▸ WHAT TO DO:
Count how many lines of the material below have the word "mesh" and give only the number.

▸ DATA SECTION:

___

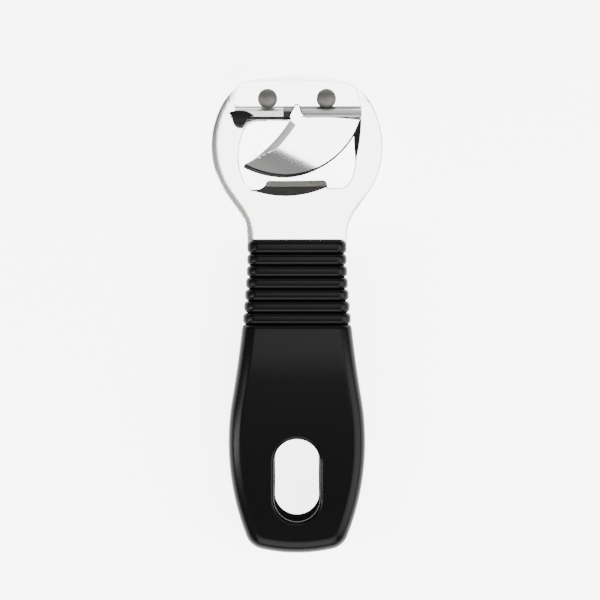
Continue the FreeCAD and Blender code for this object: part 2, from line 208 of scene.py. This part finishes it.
# the same steel polished all ways: bright and nearly even
steelMirror = grained("mirrorPolishedSteel", "#f4f4f2", 0.13, 0.02, (900, 900, 900), 0.05)
# steel over a bend: duller than the flat sheet, with forming lines across it; its greyer colour is painted
# shade
formedShadedSteel = grained("formedBendPaintedShade", "#979796", 0.38, 0.04, (60, 1800, 1800), 0.2)
# a bend that stays bright
brightBend = grained("brightFormedBend", "#f2f2f0", 0.3, 0.04, (60, 1800, 1800), 0.2)
# steel ground across the edge: a wide, dull highlight
groundSteel = grained("groundCuttingEdge", "#cfcfce", 0.46, 0.1, (300, 1800, 300), 0.6)
# plain steel rivet, dull; its dark colour is a painted dark reflection
paintedShadeRivetSteel = grained("paintedShadeRivetSteel", "#565553", 0.6, 0.05, (700, 700, 700), 0.1)
# sheared end of the sheet, a cool pale grey
shearedSteel = grained("shearedSteelEdge", "#c9cfd2", 0.4, 0.08, (3000, 3000, 300), 0.5)
# rounded rim of the sheet, painted greyer than its face as shade
shadedRimSteel = grained("paintedShadeRimSteel", "#8b8b8a", 0.4, 0.08, (2000, 2000, 300), 0.3)
# end face painted nearly black as shade
shadedEndFace = grained("paintedShadeEndFace", "#242423", 0.35, 0.08, (3000, 3000, 300), 0.3)
# bent lip of the head plate, dull, painted dark as shade
paintedShadeTongueSteel = grained("paintedShadeTongueSteel", "#454442", 0.42, 0.05, (60, 1500, 1500), 0.2)
# painted shade and dark reflection: bright steel drawn a plain black with hardly any shine, since the light
# that darkens it isn't known
shadeBlackSteel = grained("paintedShadeBlackSteel", "#100f0f", 0.4, 0.06, (60, 1500, 1500), 0.2, 0.0)
shadeBlackSteel.node_tree.nodes["Principled BSDF"].inputs["Specular IOR Level"].default_value = 0.03


def moulded(name, colour, rough, level, grainsPerMetre, depth):
    # plastic with a fine mould texture; the noise also varies the gloss by glossSpread either way
    glossSpread = 0.04
    material, tree, shader = newMaterial(name)
    shader.inputs["Base Color"].default_value = linear(colour)
    shader.inputs["Specular IOR Level"].default_value = level
    place = addNode(tree, "ShaderNodeTexCoord", {}, {})
    noise = addNode(tree, "ShaderNodeTexNoise", {}, {"Vector": place.outputs["Object"],
                                                     "Scale": grainsPerMetre, "Detail": 2.0})
    gloss = addNode(tree, "ShaderNodeMapRange", {}, {"Value": noise.outputs["Fac"],
                                                     "To Min": rough - glossSpread,
                                                     "To Max": rough + glossSpread})
    tree.links.new(gloss.outputs["Result"], shader.inputs["Roughness"])
    bump = addNode(tree, "ShaderNodeBump", {}, {"Height": noise.outputs["Fac"], "Strength": depth,
                                                "Distance": 0.00002})
    tree.links.new(bump.outputs["Normal"], shader.inputs["Normal"])
    return material


# thermoplastic elastomer from a smooth mould: deep black with a soft, low shine
elastomer = moulded("mouldedElastomer", "#050505", 0.24, 0.065, 2200.0, 0.1)
# the same elastomer in the bore with its shine taken away: painted shade in the hollow
shadedBoreMaterial = moulded("paintedShadeBore", "#121212", 0.7, 0.0, 1800.0, 0.3)
# polypropylene insert, hidden inside the grip
coreMaterial = moulded("mouldedPolypropylene", "#161617", 0.5, 0.4, 1200.0, 0.3)

for node, material in {"handle_core": coreMaterial, "left_rivet": paintedShadeRivetSteel,
                       "right_rivet": paintedShadeRivetSteel}.items():
    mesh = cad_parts[node].data
    mesh.materials.clear()
    mesh.materials.append(material)
print("materials made")


handle = {"shoulder": 21.9, "collar": 4.2, "ribs": 6, "pitch": 3.46, "thick": 18.0, "middle": 9.0,
          "neckThick": 14.6, "neckHalf": 14.6, "flare": 1.45, "flareRun": 21.3, "flareStart": 4,
          "corner": 3.4, "ribGrowth": 0.08, "ribRoll": 1.25, "topRoll": 1.75, "edgeRoll": 4.2,
          "holeRoll": 1.1, "fall": 1.0, "topFall": (-19.06, 17), "endFall": (-50, 22), "deepest": 8.6,
          "draft": 0.3, "holeCentre": (0, -48.4), "holeRadius": 6.7, "holeStraight": 10.6}
palmTop = handle["shoulder"] - handle["collar"] - handle["ribs"] * handle["pitch"]


def neckGrip():
    # rounded rectangles stacked along Y; each rib is drawn in at both ends by a quarter round
    corner, middle, cornerPoints = handle["corner"], handle["middle"], 14
    quarter = np.linspace(0, math.pi / 2, 10)
    rows = []
    top = handle["shoulder"]
    for k in range(handle["ribs"] + 1):
        length = handle["collar"] if k == 0 else handle["pitch"]
        centre = top - length / 2
        run = max(0.0, handle["shoulder"] - handle["flareStart"] - centre) / handle["flareRun"]
        half = handle["neckHalf"] + handle["flare"] * run ** 1.5
        thick = handle["neckThick"] / 2 + handle["ribGrowth"] * max(0, k - 1)
        upper, lower = (handle["topRoll"] if k == 0 else handle["ribRoll"]), handle["ribRoll"]
        near = np.concatenate([upper * (1 - np.cos(quarter)), length - lower * (1 - np.cos(quarter[::-1]))])
        drawn = np.concatenate([upper * (1 - np.sin(quarter)), lower * (1 - np.sin(quarter[::-1]))])
        rows += [(top - n, half - e, thick - e, corner - e) for n, e in zip(near, drawn)]
        top -= length
    rows = np.array(rows)
    angles = np.concatenate([np.linspace(q, q + math.pi / 2, cornerPoints)
                             for q in np.arange(4) * math.pi / 2])
    quadrant = np.repeat(np.arange(4), cornerPoints)
    sx = np.array([1, -1, -1, 1])[quadrant]
    sz = np.array([1, 1, -1, -1])[quadrant]
    y, w, t, c = (rows[:, k:k + 1] for k in range(4))
    x = sx * (w - c) + c * np.cos(angles)
    z = middle + sz * (t - c) + c * np.sin(angles)
    grid = np.stack([x, np.broadcast_to(y, x.shape), z], 2)
    points = grid.reshape(-1, 3)
    n = x.shape[1]
    faces = facingOut(points, gridFaces(len(rows), n, False, True))
    faces = faces.tolist() + [list(range(n))[::-1], list(range(len(points) - n, len(points)))]
    return addPiece("gripNeck", points, faces, elastomer, 50)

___

▸ EXERCISE SOLUTION:
3